Bob Eury: Affordable housing is very important. Compared to other cities, we have very few older buildings that are residential properties, or could be used for residential. If you go other cities in U.S., there are tons of apartments that are more affordable in reasonable quality, older buildings. Houston doesn’t have a lot of that. Here, if you want more housing, you have to build it. So we’re really faced with a cost dilemma. Yes, it might be possible with public land as an incentive. That would that help, but there not a lot of opportunities for that – you’re not going to find available public land at Texas and Main, for example, where land is $400-$500 a square foot. But we have housing in downtown as well as on the edge of downtown. There are 65,000 people living in a two-mile radius of the middle of downtown. As you get further away from downtown, you have much lower land costs, and more ability to find land where you can build units more affordably. We have excellent rail and bus transportation — all kinds of ways to connect – and we’re beginning to work with the city and adjacent communities for central city housing.
Realty News Report: You envision thousands more hotel rooms downtown. Why?

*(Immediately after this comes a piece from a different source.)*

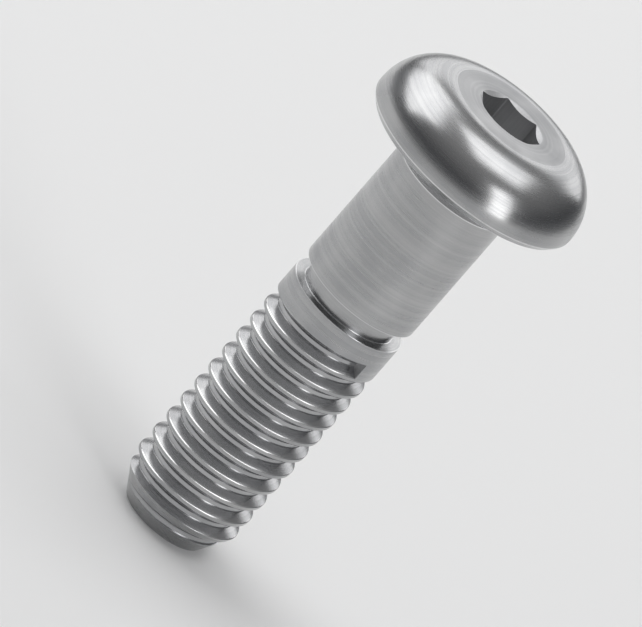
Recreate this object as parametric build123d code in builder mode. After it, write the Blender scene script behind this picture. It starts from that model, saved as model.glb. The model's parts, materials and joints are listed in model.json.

Bob Eury: What we’re really trying to do is become a competitor in the Top 10 convention facilities in America. To do that, we need another 4,000 hotel rooms in addition to 8,000 rooms we have today in downtown. But it’s tricky; we have to be careful with demand. At the end of 1990s cycle, downtown Houston had four hotels with 1,800 rooms – and half of those rooms were in the Hyatt! Today we have 25 hotels downtown and 7,800 rooms. There are three hotel projects in pipeline that could bring us up to 8,300 rooms. With enough hotel rooms, we could ramp up our convention and tourism business.